Okay, all quantum drivers watch carefully! 


find water?!?! 









take out carpet! 









dry it 









you could just check where it comes from... 









there it is! 









damn... 









if you wait too long... 









rust = bad 









bad boy! 









bad bad boy!! 









passenger side.. 









 









window out... 


















clean it, fill it 


















also on the inside 


















drivers side again 






























This is another bad boy, take off your front fenders left and right. Seal it again, make sure to seal from window till at least 2 screws to the front. It's a neat place water can come through to your feet  










This will keep you buisy for a weekend! :beer:


----------



## jlw (Sep 18, 2010)

Nice photos & write up, thanks man. That's all the work I was trying to avoid, but i guess I'll have to dig into that some time soon. What kinda of goo did you use? I've got a some high quality roofing caulk that I think I might try.. 

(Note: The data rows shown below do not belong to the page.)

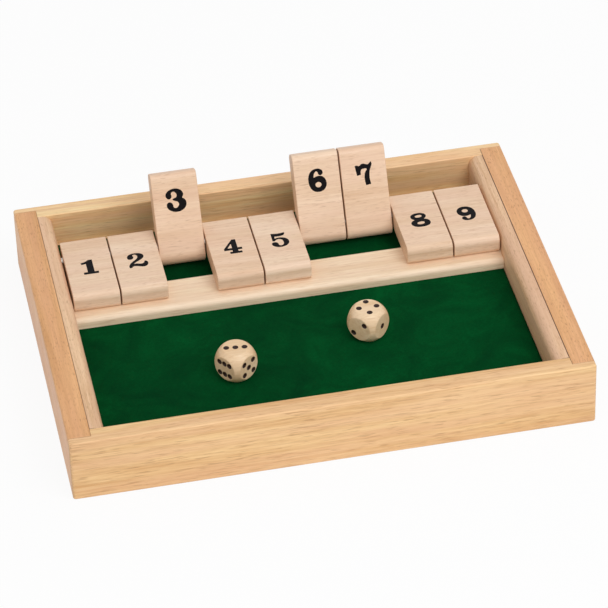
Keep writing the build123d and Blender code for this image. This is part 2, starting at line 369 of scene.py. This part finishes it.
def pip_paint():
    """Enamel paint run into the drilled pips: dark brown, with a soft gloss, uneven by about 1 mm."""
    material, tree = new_material("enamel_pip_paint")
    place = add(tree, "ShaderNodeTexCoord").outputs["Object"]
    uneven = add(tree, "ShaderNodeTexNoise", {"Vector": place, "Scale": 0.9 / MM, "Detail": 2.0})
    colour = add(tree, "ShaderNodeValToRGB", {"Fac": uneven}, [(0.3, linear("#1c0c07")), (0.7, linear("#341a12"))])
    roughness = add(tree, "ShaderNodeValToRGB", {"Fac": uneven}, [(0.3, grey(0.4)), (0.7, grey(0.55))])
    shader = add(tree, "ShaderNodeBsdfPrincipled", {"Base Color": colour, "Roughness": roughness, "IOR": 1.5,
                                                    "Specular IOR Level": 0.3})
    add(tree, "ShaderNodeOutputMaterial", {"Surface": shader})
    return material


# ---- Mesh helpers -----------------------------------------------------------
def add_to_scene(name, data):
    piece = bpy.data.objects.new(name, data)
    bpy.context.scene.collection.objects.link(piece)
    return piece


def object_from_bmesh(name, mesh_data, material, smooth=True):
    mesh = bpy.data.meshes.new(name)
    mesh_data.to_mesh(mesh)
    mesh_data.free()
    mesh.materials.append(material)
    for polygon in mesh.polygons:
        polygon.use_smooth = smooth
    return add_to_scene(name, mesh)


def evaluated_mesh(piece):
    """The piece's shape with its modifiers, or its curve, made a plain mesh in its own coordinates."""
    return bpy.data.meshes.new_from_object(piece.evaluated_get(bpy.context.evaluated_depsgraph_get()))


# ---- Felt -------------------------------------------------------------------
def felt_sheet(material):
    """Felt cut to the floor between the rails, its top a little uneven and its cut edge rounded."""
    low, high = corners("felt_lining")
    low += Vector((FELT_TRIM, FELT_TRIM, 0))
    high -= Vector((FELT_TRIM, FELT_BACK_TRIM, 0))
    columns = round((high.x - low.x) / FELT_GRID)
    rows = round((high.y - low.y) / FELT_GRID)
    data = bmesh.new()
    top = []
    for row in range(rows + 1):
        line = []
        for column in range(columns + 1):
            x = low.x + (high.x - low.x) * column / columns
            y = low.y + (high.y - low.y) * row / rows
            place = Vector((x, y, 0)) / MM
            tufts = noise.noise(place * 0.35) * 0.6 + noise.noise(place * 1.1) * 0.4      # 3 mm and 1 mm wide
            edge = min(x - low.x, high.x - x, y - low.y, high.y - y)
            drop = NAP_HEIGHT * (1 - 0.9 * tufts) + FELT_EDGE_DROP * max(0.0, 1 - edge / FELT_EDGE_WIDTH)
            line.append(data.verts.new((x, y, high.z - drop)))
        top.append(line)
    for row in range(rows):
        for column in range(columns):
            data.faces.new((top[row][column], top[row][column + 1], top[row + 1][column + 1], top[row + 1][column]))
    rim = top[0] + [line[-1] for line in top[1:]] + top[-1][-2::-1] + [line[0] for line in top[-2:0:-1]]
    foot = [data.verts.new((vert.co.x, vert.co.y, low.z)) for vert in rim]
    for index, vert in enumerate(rim):
        following = (index + 1) % len(rim)
        data.faces.new((vert, foot[index], foot[following], rim[following]))
    data.faces.new(foot[::-1])
    sheet = object_from_bmesh("felt_sheet", data, material)
    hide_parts("felt_lining")
    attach(sheet, "box")


# ---- Numbers ----------------------------------------------------------------
# Outlines of bold slab-serif numbers, in hundredths of their height, walked round.
# A point marked "corner" is sharp, the others are joined by a smooth curve.
CORNER = "corner"


def oval(x, y, radius_x, radius_y, lean=0.0):
    """Four smooth points round an oval counter."""
    turn = Matrix.Rotation(math.radians(lean), 2)
    return [tuple(Vector((x, y)) + turn @ Vector(corner)) for corner in
            ((radius_x, 0), (0, radius_y), (-radius_x, 0), (0, -radius_y))]


SIX = [
    [(39, 100), (56, 96), (65, 84), (61, 73), (53, 70), (45.5, 75), (43, 84), (37, 88), (29, 82), (24.5, 70),
     (24, 62, CORNER), (36, 67), (52, 68), (67, 60), (77, 38), (72, 16), (57, 3), (39, 0), (19, 6), (5, 24),
     (0, 51), (4, 75), (17, 93)],
    oval(41.5, 31, 13, 11.5),
]
NUMBERS = {
    1: [[(33, 100, CORNER), (50, 100, CORNER), (50, 15, CORNER), (67, 15, CORNER), (67, 0, CORNER), (4, 0, CORNER),
         (4, 15, CORNER), (21, 15, CORNER), (21, 74, CORNER), (2, 70, CORNER), (0, 83, CORNER), (19, 89)]],
    2: [[(2, 73), (7, 88), (21, 98), (41, 100), (62, 94), (72, 78), (66, 60), (50, 47), (33, 35), (24, 27, CORNER),
         (36, 27), (50, 23), (61, 23), (68, 30), (72, 39), (80, 36), (84, 24), (79, 8), (66, 0), (52, 2),
         (36, 8), (20, 9), (12, 1), (5, 0), (2, 7), (6, 24), (20, 42), (37, 57), (45, 71), (43, 85), (34, 91),
         (26, 86), (29, 77), (25, 64), (14, 59), (5, 63)]],
    3: [[(0, 71), (4, 85), (18, 95), (39, 100), (60, 95), (72, 84), (75, 70), (69, 58, CORNER), (81, 48), (85, 32),
         (79, 16), (63, 4), (40, 0), (18, 6), (4, 18), (1, 32), (5, 41), (14, 44), (23, 40), (28, 31), (29, 22),
         (37, 17), (47, 21), (53, 32), (47, 43), (35, 48), (28, 54), (34, 59), (43, 62), (47, 71), (43, 82),
         (33, 87), (24, 81), (25, 69), (21, 60), (12, 57), (4, 62)]],
    4: [[(44, 100, CORNER), (60, 100, CORNER), (60, 40, CORNER), (78, 40, CORNER), (78, 25, CORNER),
         (60, 25, CORNER), (60, 14, CORNER), (75, 14, CORNER), (75, 0, CORNER), (23, 0, CORNER), (23, 14, CORNER),
         (35, 14, CORNER), (35, 25, CORNER), (1, 25, CORNER), (1, 38, CORNER)],
        [(36, 40, CORNER), (36, 70, CORNER), (17, 40, CORNER)]],
    5: [[(9, 100, CORNER), (36, 96), (68, 100, CORNER), (65, 86), (56, 79), (38, 76), (22, 77, CORNER),
         (20, 63, CORNER), (35, 67), (53, 65), (70, 54), (77, 35), (70, 14), (52, 2), (30, 0), (11, 8), (2, 22),
         (5, 34), (15, 38), (25, 34), (30, 24), (32, 14), (42, 11), (51, 19), (53, 35), (48, 50), (36, 56),
         (24, 52), (17, 44, CORNER), (8, 46, CORNER)]],
    6: SIX,
    7: [[(0, 88, CORNER), (9, 89), (19, 86), (28, 92), (38, 94), (49, 90), (57, 89), (64, 94), (70, 100, CORNER),
         (74, 91), (70, 78), (63, 61), (60, 42), (60, 23), (63, 3, CORNER), (41, 0, CORNER), (38, 20), (38, 40),
         (43, 58), (50, 70), (38, 72), (28, 70), (24, 62), (23, 47, CORNER), (6, 45, CORNER), (3, 67)]],
    8: [[(41, 100), (60, 96), (72, 84), (70, 67), (60, 56, CORNER), (76, 47), (83, 30), (77, 12), (60, 2),
         (41, 0), (20, 3), (5, 14), (0, 29), (6, 44), (19, 53, CORNER), (9, 63), (6, 78), (14, 92)],
        oval(40, 77, 15, 8.5, 6), oval(42, 28, 16, 9.5, 6)],
    9: [[(78 - point[0], 100 - point[1], *point[2:]) for point in outline] for outline in SIX],
}


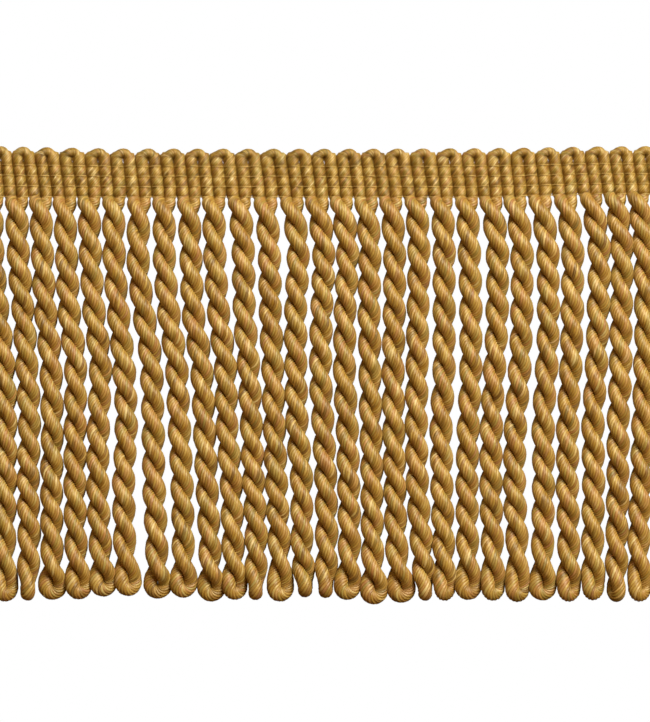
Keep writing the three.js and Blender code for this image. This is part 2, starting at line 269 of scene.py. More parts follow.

I'm not sure I follow you on the fender tip- fender as in the metal body panel? the plastic wheel arch? (not that im asking for another photo shoot though, hahah)


----------



## zollie (Jul 11, 2009)

Yes the metal body panel above the front wheels. 
As you can see on the picture when water goes under this panel, it can leak into the car. Only do this when the other trick did not work... 

Oh, and please do not do the same as in the pictures, only fill the outside!!! If you fill the inside there is no way to check if you did a good job. If you fill it from the inside too, the water could make even more rust than before...


----------